Phy <- select(CDC2, Question, Data_Value)
Phy <- filter(Phy, Question == "Percent of adults who engage in no leisure-time physical activity")
Phy <- select(Phy, Data_Value)
Phy <- na.omit(Phy)
beg <- proc.time()
knn_pred <- knn(Veg, Phy, Obs_rate, k = 3)
end <- proc.time()
knn_pred <- knn_pred[-c(500:8127)]
knn_pred <- as.numeric(knn_pred)
mean(knn_pred == Obs_rate)
## [1] 0
time <- end - beg
time
## user system elapsed
## 0.02 0.00 0.01
SVM regression comment: I made gender a factor related to the year, sample size, data value, and confidence limits. I chose gender to be a factor because it is a binary value where (0 equals female and 1 equals male) so it can provide some valuable data combined with other data elements. The runtime is two milliseconds slower than kNN. Nonetheless, the accuracy is 88.4%, so the results suggest that our model is a good classifier for the data.
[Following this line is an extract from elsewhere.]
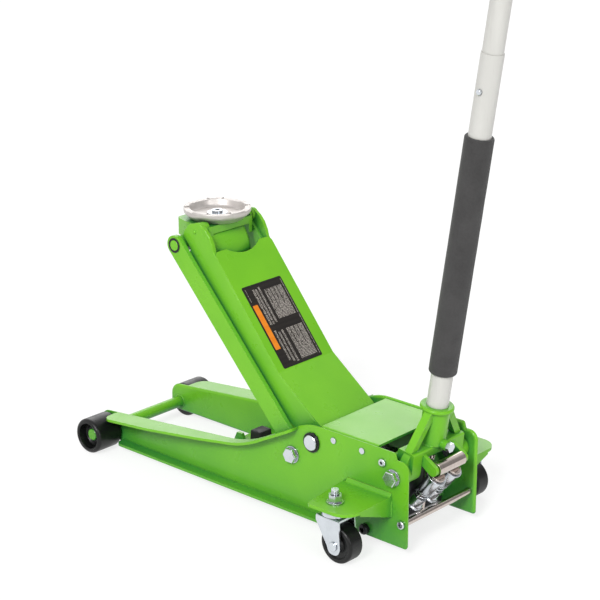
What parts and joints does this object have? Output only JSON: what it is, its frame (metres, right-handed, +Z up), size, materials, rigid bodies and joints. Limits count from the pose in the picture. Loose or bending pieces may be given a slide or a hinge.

CDC3 <- select(CDC, YearEnd, Sample_Size, Data_Value, Low_Confidence_Limit, High_Confidence_Limit, Gender)
CDC3$Gender <- as.factor(CDC3$Gender)
CDC3 <- CDC3[-c(500:nrow(CDC3)), ]
CDC3 <- CDC3[!apply(CDC3 == "", 1, all), ]
CDC3 <- na.omit(CDC3)
set.seed(1234)
i <- sample(1:nrow(CDC3), 0.75*nrow(CDC3), replace=FALSE)
train <- CDC3[i,]
test <- CDC3[-i,]
beg <- proc.time()
svm1 <- svm(Gender~ ., data = train, kernel = "linear", cost = 10, scale = TRUE)
end <- proc.time()
summary(svm1)
##
## Call:
## svm(formula = Gender ~ ., data = train, kernel = "linear", cost = 10,
## scale = TRUE)
##
##
## Parameters:
## SVM-Type: C-classification
## SVM-Kernel: linear
## cost: 10
##
## Number of Support Vectors: 49
##
## ( 16 19 14 )
##
##
## Number of Classes: 3
##
## Levels:
## Female Male
pred <- predict(svm1, newdata = test)
table(pred == test$Gender)
##
## FALSE TRUE
## 13 99
mean(pred == test$Gender)
## [1] 0.8839286
time <- end - beg
time
## user system elapsed
## 0.03 0.00 0.03
Results analysis: The processing order goes from linear regression, kNN, and SVM, where linear regression is the fastest. Linear regression is interpretable and straightforward but sensitive to outliers. kNN does not assume the shape of the data compared to linear regression, but extra steps like scaling the data are necessary to get good results. SVM deals with complex calculations and decision boundaries, so computing results prove to be stressful. Data doesn’t show a correlation between not eating vegetables and not exercising with obesity prevalence. However, there could be some computation error or data faults. This would make sense because the energy obtained from eating foods is not expended. Thus, logically speaking, not eating vegetables and not exercising would correlate to the obesity rate in some way or another.